Im Zusammenhang mit den rein baulichen Formen kam auch die Malerei und vor allem die Plastik zu ihrem Recht. Keramik-Fabelwesen, wie sie aus Barock und Renaissance bekannt sind, aber auch vier von Friedrich Wilhelm Klenkens gemalte stilisierte Schutzengel im Wartesaal des Badehauses 2 symbolisieren zusammen mit den schon angesprochenen Brunnen die Heilkraft des Wassers. Sie bezieht sich auf den menschlichen Körper, der in seiner natürlichen Ungebrochenheit dargestellt wird. Sei es, daß er sich im eurythmischen Tanz befindet (Terrakotta-Relief im Schmuckhof von Badehaus 2), sei es, daß er statuarisch seine urtümliche Kraft zeigt (Terrakotta-Pfeilerfiguren im Schmuckhof von Badehaus 7).
Die bildnerischen Darstellungen sind in einem architektonischen Rahmen zu sehen, bei dem die ornamentale Wirkung der verwendeten Materialien stets mit äußerster Sorgfalt bedacht wurde. Putzstrukturen, Marmorverkleidungen, Muschelkalk, glasierte Ziegel, Terrakotta und andere Keramikverkleidungen trugen zu einem farbintensiven Bild bei, das durch die gärtnerische Behandlung der Schmuckhöfe noch gesteigert wurde. Fast überflüssig zu erwähnen, daß auch sämtliche Ausstattungsgegenstände der Badehäuser von Jost eigens entworfen wurden.

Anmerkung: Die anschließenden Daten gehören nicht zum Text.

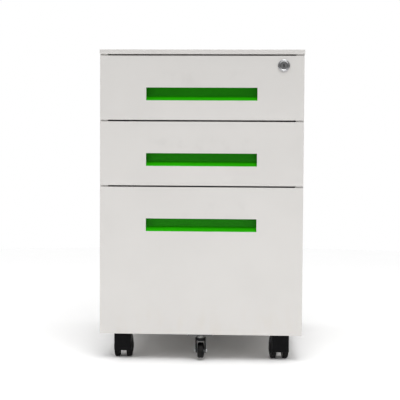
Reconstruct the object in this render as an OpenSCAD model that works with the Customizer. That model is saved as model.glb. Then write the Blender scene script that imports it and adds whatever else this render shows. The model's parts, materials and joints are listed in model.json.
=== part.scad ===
// Mobile filing pedestal: two box drawers over one file drawer, on four twin-wheel
// casters, with a fifth anti-tip caster under the file drawer's front.
// Millimetres. +X is right, -Y is the drawer side, +Z is up. The origin is on the
// floor, below the centre of the overall box.

/* [Cabinet] */
// Width across the drawer fronts and the side panels
body_w = 390; // [350:1:480]
// Depth from the drawer faces to the back of the top
body_d = 500; // [410:1:640]
// Height from the floor to the top
body_h = 600; // [500:1:760]
// Height of the top panel's folded edge
top_lip = 9; // [8:0.5:16]
// Steel thickness of the cabinet body and the drawer fronts
body_sheet = 1; // [0.8:0.05:1.3]
// Width of the front posts beside the drawer opening
post_w = 15.5; // [14:0.5:20]
// Depth of the front posts
post_d = 25; // [20:1:34]
// Drop of the side panels below the base sheet
skirt = 3; // [2:0.5:6]
// Free depth behind the slides
rear_room = 36; // [26:1:60]

/* [Drawers] */
// Height of each box drawer's front
box_front_h = 122.4; // [102:0.1:150]
// Depth from a drawer's face to its liner
front_t = 20; // [20:0.5:26]
// Width of the doubled edge round a drawer front
front_hem = 7; // [5:0.5:7]
// Gap between a closed front's doubled edge and the posts
post_gap = 0.8; // [0.6:0.1:1.5]
// Distance from a front's upper and lower edges to the liner's pan
pan_inset = 4; // [3:0.5:4.5]
// Gap between neighbouring drawer fronts
front_gap = 3; // [2:0.5:5]
// Gap between a closed drawer's liner and the cabinet frame
seat_gap = 1.2; // [0.8:0.1:2.5]
// Steel thickness of the trays
drawer_sheet = 0.8; // [0.6:0.05:1.1]
// Width of the folded edge along the top of a tray
tray_hem = 6; // [4:0.5:10]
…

Bei der Herstellung standen dem Architekten hervorragende Manufakturen zur Seite. Josts Möbelentwürfe wurden in den Darmstädter Werkstätten von Ludwig Alter und Josef Glückert verwirklicht, seit 1906 gab es die Großherzogliche Keramikmanufaktur unter der Leitung von Jacob Julius Scharvogel, der auch eigene Detail-Entwürfe zum „Sprudelhof" beitrug. Von Anfang an wurde mit dem neuen Bauwerk nicht nur das Nauheimer Badepublikum angesprochen, sondern auch eine größere Öffentlichkeit. Das Badehaus 7 des „Sprudelhofes" wurde 1908 auf der Hessischen Landesausstellung ausführlich dokumentiert.